Anything else you want to add?
I will say that I love making the under garments just as much as I love making the dresses. I love corsetry, and working with steal and leather. It’s empowering. That actually is a point I would like to make is there’s this myth that corsets were somehow something that enslaved women. That they were painful or it was part of what kept women down. I want to not dispel that myth. That is not true. There’s no historical evidence that women ever had their ribs removed. There was a large amount of Victorian Era fetish writing or Victorian porn, if you want to take it at that. That’s where a lot of these things about removed ribs or 13-inch waits came from.
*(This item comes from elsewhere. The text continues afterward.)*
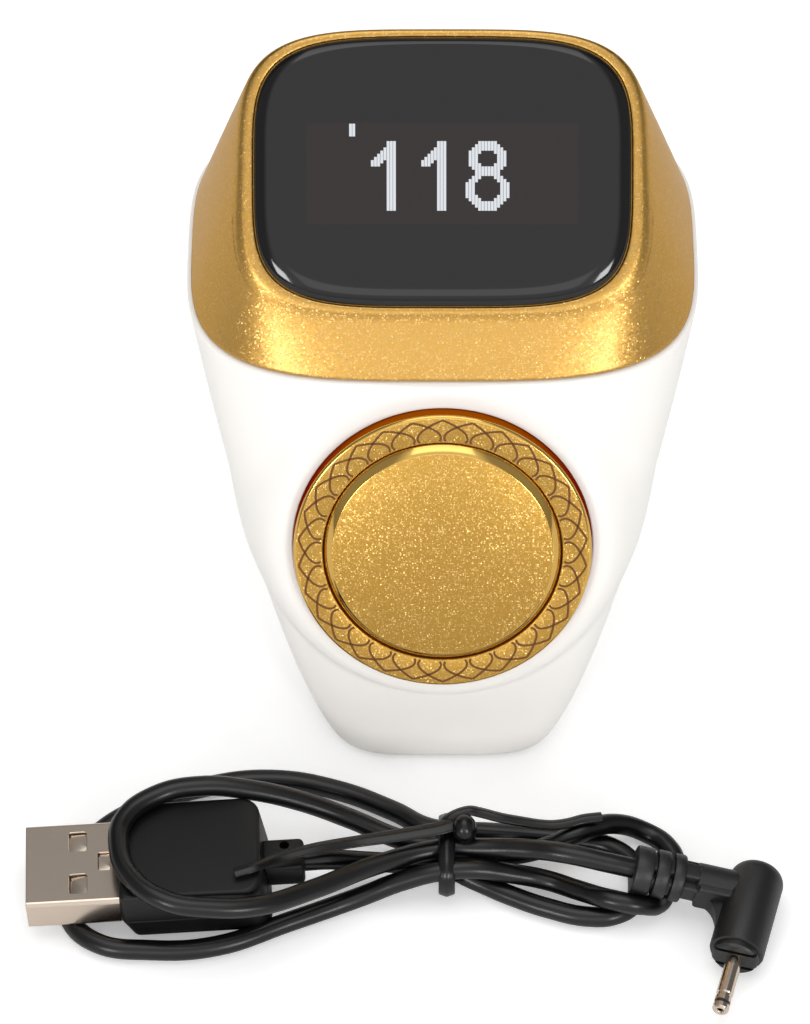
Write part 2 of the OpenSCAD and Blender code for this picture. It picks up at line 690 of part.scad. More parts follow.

In reality, you ordered a corset from a catalog by it’s actual measurement. So if you ordered a 16-inch corset, it might measure 16 inches, but when you put it on and laced it, it might give you a 20-inch waist because you wanted to have a gap in the back. A lot of these things are myths. I can tell you right now that they are not uncomfortable. My corset takes off four-five inches off my natural waist. I sing and dance, sometimes simultaneously. I couldn’t do that if I couldn’t breathe. Women did all their daily chores in them. It was their foundation garment. Without a corset, you’d be unsupported. It would have been uncomfortable.
Yeah, because they didn’t make bras back then.
Exactly! There were no bras back then. The pretty housemaid corset, which was a model that was pretty popular in England, sold tens of thousands of units. Housemaids wanted it because they were the pretty housemaid in it. And if you were a housemaid, you were doing hard physical labor. I just want to dispel the myth that corsets are uncomfortable or an oppressive garment. That is not the case. Corsets were something that made you feel as beautiful back then as a beautiful matching bra and panty set would make you feel today.